### Exercise task
Return the line containing "const flyingDisc = new THREE.Group();", the line containing "obj.parent = None", and every line between them, exactly as they stand. Output nothing else.

☆ ☆ ☆

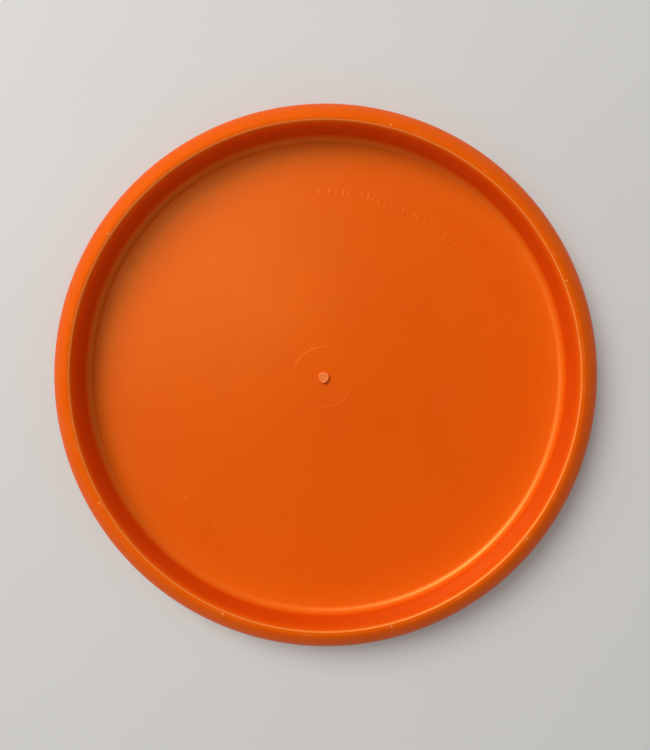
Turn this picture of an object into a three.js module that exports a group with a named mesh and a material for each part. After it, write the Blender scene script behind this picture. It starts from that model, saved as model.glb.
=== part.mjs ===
// A putt-and-approach flying disc, lying on its dome with the rim up.
//
// Millimetres. +Z runs along the spin axis, out of the hollow side, and the origin is the centre
// of the dome's flat middle. Every piece is a solid of revolution about +Z, so each is a closed
// outline in the half plane (distance from the axis, height), turned once round.
//
// The core is the flight plate with the inner wall of the rim. The outer rim is moulded round it
// and grips a tongue on the core. Both meet just inside the crest of the lip, where the seam shows
// from the hollow side, and again on the shoulder of the dome. The gate stub is what is left of the
// sprue, in the middle of the plate.

import * as THREE from "three";

// Overall size
const DISC_RADIUS = 106;
const DISC_HEIGHT = 20;
const TURN_STEPS = 80;

// Flight plate: a flat middle, then a shallow dome of even thickness out to the rim
const PLATE_THICKNESS = 2.4;
const FLAT_MIDDLE_RADIUS = 30;
const DOME_RADIUS = 94;
const DOME_RISE = 3.2;
const DOME_STEPS = 6;

// Inner wall of the rim, from the plate up to the lip
const RIM_DEPTH = 14.5;
const WALL_RADIUS = 96.5;
const WALL_FILLET_RADIUS = 2.8;
const FILLET_STEPS = 4;

// Lip: a narrow flat crest on the outer rim, a small rounding outside it and a long one inside,
// down to the inner wall. The seam comes out near the top of the inner rounding.
const CREST_INNER_RADIUS = 98.3;
const CREST_OUTER_RADIUS = 98.9;
const LIP_OUTER_RADIUS = 99.4;
const LIP_OUTER_DROP = 0.12;
const LIP_OUTER_STEPS = 2;
const LIP_INNER_DROP = 3.5;
const LIP_INNER_STEPS = 8;
const LIP_STEPS_ON_RIM = 1;

// Wing: the outside of the rim, from the dome's shoulder round the nose to the lip. The pulls are
// the lengths of the curves' handles.
const NOSE_HEIGHT = 13.6;
const SHOULDER_PULL = 7;
const NOSE_PULL = 6.5;
const NOSE_PULL_TO_LIP = 2;
const LIP_PULL = 2.1;
const FACE_SLOPE_AT_LIP = Math.PI / 9;
const WING_STEPS = 10;
const SHOULDER_STEPS_ON_CORE = 2;
const FACE_STEPS = 6;

// Tongue of the core that the outer rim grips
const TONGUE_RADIUS = 101.4;
const TONGUE_ROOT_TOP = 16.6;
const TONGUE_TOP = 14.2;
const TONGUE_BOTTOM = 10.2;
const TONGUE_ROOT_BOTTOM = 8;

// Raised witness ring that the mould's centre insert leaves round the gate
const RING_RADIUS = 12.3;
const RING_WIDTH = 0.6;
const RING_HEIGHT = 0.15;

// Gate stub
const GATE_RADIUS = 2.4;
const GATE_TOP_RADIUS = 2.1;
const GATE_HEIGHT = 1.5;
const GATE_EDGE = 0.3;
const GATE_STEPS = 32;

// Mould-orange plastic, and the paler plastic of the torn gate
const CORE_FINISH = { color: 0xe2550b, roughness: 0.42, metalness: 0 };
const RIM_FINISH = { color: 0xea5a12, roughness: 0.45, metalness: 0 };
const GATE_FINISH = { color: 0xd99a7a, roughness: 0.6, metalness: 0 };

const point = (radius, height) => new THREE.Vector2(radius, height);

// Points along a curve without its first one, so that outlines can be chained.
const along = (curve, steps) => curve.getPoints(steps).slice(1);

// The flat middle and the dome of one face of the plate, from the axis outwards. The dome is an
// arc that leaves the flat middle smoothly, so its slope at the end is the angle it sweeps.
function domeOutline(base, endRadius, rise) {
  const run = endRadius - FLAT_MIDDLE_RADIUS;
  const bend = (run * run + rise * rise) / (2 * rise);
  const slope = Math.asin(run / bend);
  const outline = [point(0, base), point(FLAT_MIDDLE_RADIUS, base)];
  for (let step = 1; step <= DOME_STEPS; step++) {
    const angle = (slope * step) / DOME_STEPS;
    const radius = FLAT_MIDDLE_RADIUS + bend * Math.sin(angle);
    outline.push(point(radius, base + bend * (1 - Math.cos(angle))));
  }
  return { outline, slope };
}

// The outside of the rim on the dome's side, from the end of the dome to the nose.
function wingOutline(start, slope) {
  const nose = point(DISC_RADIUS, NOSE_HEIGHT);
  const curve = new THREE.CubicBezierCurve(
    start,
    point(start.x + SHOULDER_PULL * Math.cos(slope), start.y + SHOULDER_PULL * Math.sin(slope)),
    point(nose.x, nose.y - NOSE_PULL),
    nose,
  );
  return curve.getPoints(WING_STEPS);
}

// The outside of the rim on the hollow side, from the nose up to the outer edge of the lip's crest:
// a face that rounds out of the nose and flattens towards the lip, then the lip's outer rounding.
function lowerWingOutline() {
  const nose = point(DISC_RADIUS, NOSE_HEIGHT);
  const lipEdge = point(LIP_OUTER_RADIUS, DISC_HEIGHT - LIP_OUTER_DROP);
  const crestEdge = point(CREST_OUTER_RADIUS, DISC_HEIGHT);
  const face = new THREE.CubicBezierCurve(
    nose,
    point(nose.x, nose.y + NOSE_PULL_TO_LIP),
    point(lipEdge.x + LIP_PULL, lipEdge.y - LIP_PULL * Math.tan(FACE_SLOPE_AT_LIP)),
    lipEdge,
  );
  const lip = new THREE.QuadraticBezierCurve(
    lipEdge,
    point((lipEdge.x + crestEdge.x) / 2, crestEdge.y),
    crestEdge,
  );
  return [...along(face, FACE_STEPS), ...along(lip, LIP_OUTER_STEPS)];
}

// The lip's inner rounding, from the inner edge of the crest down to the inner wall.
function innerLipOutline() {
  const curve = new THREE.QuadraticBezierCurve(
    point(CREST_INNER_RADIUS, DISC_HEIGHT),
    point(WALL_RADIUS, DISC_HEIGHT),
    point(WALL_RADIUS, DISC_HEIGHT - LIP_INNER_DROP),
  );
  return curve.getPoints(LIP_INNER_STEPS);
}

// The joint between core and outer rim, from the shoulder of the dome up to the lip.
function seamOutline(shoulder, lip) {
  return [
    point(shoulder.x, TONGUE_ROOT_BOTTOM),
    point(TONGUE_RADIUS, TONGUE_BOTTOM),
    point(TONGUE_RADIUS, TONGUE_TOP),
    point(lip.x, TONGUE_ROOT_TOP),
    lip,
  ];
}

// The fillet from the foot of the inner wall to the edge of the plate, where it takes up the
// plate's slope.
function filletOutline(plateEdge, plateSlope) {
  const run = WALL_RADIUS - plateEdge.x;
  const curve = new THREE.QuadraticBezierCurve(
    point(WALL_RADIUS, plateEdge.y + WALL_FILLET_RADIUS),
    point(WALL_RADIUS, plateEdge.y + run * Math.tan(plateSlope)),
    plateEdge,
  );
  return curve.getPoints(FILLET_STEPS);
}

// The raised ring round the gate, from its outer foot to its inner foot, with 45 degree flanks.
function witnessRingOutline(base) {
  const outer = RING_RADIUS + RING_WIDTH / 2;
  const inner = RING_RADIUS - RING_WIDTH / 2;
  return [
    point(outer, base),
    point(outer - RING_HEIGHT, base + RING_HEIGHT),
    point(inner + RING_HEIGHT, base + RING_HEIGHT),
    point(inner, base),
  ];
}

// A piece turned about the spin axis from a closed outline that runs anticlockwise.
function turned(name, outline, steps, finish) {
  const piece = new THREE.Mesh(
    new THREE.LatheGeometry(outline, steps),
    new THREE.MeshStandardMaterial(finish),
  );
  piece.name = name;
  piece.rotation.x = Math.PI / 2;
  return piece;
}

function flightPlateCore(dome, shoulder, seam, lip) {
  const hollow = domeOutline(
    PLATE_THICKNESS,
    WALL_RADIUS - WALL_FILLET_RADIUS,
    DISC_HEIGHT - RIM_DEPTH - PLATE_THICKNESS,
  );
  const [plateEdge, ...hollowInwards] = [...hollow.outline].reverse();
  const middle = hollowInwards.pop();
  const outline = [
    ...dome.outline,
    ...shoulder,
    ...seam,
    ...lip,
    ...filletOutline(plateEdge, hollow.slope),
    ...hollowInwards,
    ...witnessRingOutline(PLATE_THICKNESS),
    middle,
  ];
  return turned("flight_plate_core", outline, TURN_STEPS, CORE_FINISH);
}

function outerRim(wing, lip, seam) {
  const outline = [...wing, ...lowerWingOutline(), ...lip, ...[...seam].reverse(), wing[0]];
  return turned("outer_rim", outline, TURN_STEPS, RIM_FINISH);
}

function gateStub() {
  const outline = [
    point(0, 0),
    point(GATE_RADIUS, 0),
    point(GATE_TOP_RADIUS, GATE_HEIGHT - GATE_EDGE),
    point(GATE_TOP_RADIUS - GATE_EDGE, GATE_HEIGHT),
    point(0, GATE_HEIGHT),
  ];
  const stub = turned("gate_stub", outline, GATE_STEPS, GATE_FINISH);
  stub.position.z = PLATE_THICKNESS;
  return stub;
}

// The outside of the disc on the dome's side, shared out between core and outer rim.
const dome = domeOutline(0, DOME_RADIUS, DOME_RISE);
const domeToNose = wingOutline(dome.outline.at(-1), dome.slope);
const shoulder = domeToNose.slice(1, SHOULDER_STEPS_ON_CORE + 1);
const wing = domeToNose.slice(SHOULDER_STEPS_ON_CORE);

// The lip's inner rounding, shared out in the same way, and the joint between the two.
const lipInwards = innerLipOutline();
const lipOnRim = lipInwards.slice(0, LIP_STEPS_ON_RIM);
const lipOnCore = lipInwards.slice(LIP_STEPS_ON_RIM + 1);
const seam = seamOutline(wing[0], lipInwards[LIP_STEPS_ON_RIM]);

const flyingDisc = new THREE.Group();
flyingDisc.name = "flying_disc";
flyingDisc.add(
  flightPlateCore(dome, shoulder, seam, lipOnCore),
  outerRim(wing, lipOnRim, seam),
  gateStub(),
);

export default flyingDisc;
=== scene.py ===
"""Looks of a putt-and-approach flying disc that lies on its dome with the rim up.

The core and the outer rim are fine turned meshes that follow the CAD outline. They carry the small
marks that moulding leaves: a parting ridge on the lip and another on the nose, vent nibs, the
witness ring round the gate, an ejector mark and a plate that isn't quite flat. A band of plain
raised bars stands where the mould has its lettering. The gate stub is a torn, paler knob.
"""

import math

import bpy
import numpy as np
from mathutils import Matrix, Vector


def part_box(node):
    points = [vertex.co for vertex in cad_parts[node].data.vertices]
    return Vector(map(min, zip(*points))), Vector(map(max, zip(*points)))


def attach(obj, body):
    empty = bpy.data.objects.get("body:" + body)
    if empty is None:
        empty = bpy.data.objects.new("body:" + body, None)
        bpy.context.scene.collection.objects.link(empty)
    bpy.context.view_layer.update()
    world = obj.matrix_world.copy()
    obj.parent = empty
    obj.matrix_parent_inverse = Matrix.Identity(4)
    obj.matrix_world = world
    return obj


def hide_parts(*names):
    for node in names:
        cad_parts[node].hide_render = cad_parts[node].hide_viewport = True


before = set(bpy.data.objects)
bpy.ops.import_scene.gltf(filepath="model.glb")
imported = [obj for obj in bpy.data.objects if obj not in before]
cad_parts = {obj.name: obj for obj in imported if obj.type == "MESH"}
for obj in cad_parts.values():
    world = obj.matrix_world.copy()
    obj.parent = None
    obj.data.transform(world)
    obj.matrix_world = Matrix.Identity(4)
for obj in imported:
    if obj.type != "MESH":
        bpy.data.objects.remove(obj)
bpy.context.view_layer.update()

MM = 0.001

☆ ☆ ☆

### Exercise response
const flyingDisc = new THREE.Group();
flyingDisc.name = "flying_disc";
flyingDisc.add(
  flightPlateCore(dome, shoulder, seam, lipOnCore),
  outerRim(wing, lipOnRim, seam),
  gateStub(),
);

export default flyingDisc;
=== scene.py ===
"""Looks of a putt-and-approach flying disc that lies on its dome with the rim up.

The core and the outer rim are fine turned meshes that follow the CAD outline. They carry the small
marks that moulding leaves: a parting ridge on the lip and another on the nose, vent nibs, the
witness ring round the gate, an ejector mark and a plate that isn't quite flat. A band of plain
raised bars stands where the mould has its lettering. The gate stub is a torn, paler knob.
"""

import math

import bpy
import numpy as np
from mathutils import Matrix, Vector


def part_box(node):
    points = [vertex.co for vertex in cad_parts[node].data.vertices]
    return Vector(map(min, zip(*points))), Vector(map(max, zip(*points)))


def attach(obj, body):
    empty = bpy.data.objects.get("body:" + body)
    if empty is None:
        empty = bpy.data.objects.new("body:" + body, None)
        bpy.context.scene.collection.objects.link(empty)
    bpy.context.view_layer.update()
    world = obj.matrix_world.copy()
    obj.parent = empty
    obj.matrix_parent_inverse = Matrix.Identity(4)
    obj.matrix_world = world
    return obj


def hide_parts(*names):
    for node in names:
        cad_parts[node].hide_render = cad_parts[node].hide_viewport = True


before = set(bpy.data.objects)
bpy.ops.import_scene.gltf(filepath="model.glb")
imported = [obj for obj in bpy.data.objects if obj not in before]
cad_parts = {obj.name: obj for obj in imported if obj.type == "MESH"}
for obj in cad_parts.values():
    world = obj.matrix_world.copy()
    obj.parent = None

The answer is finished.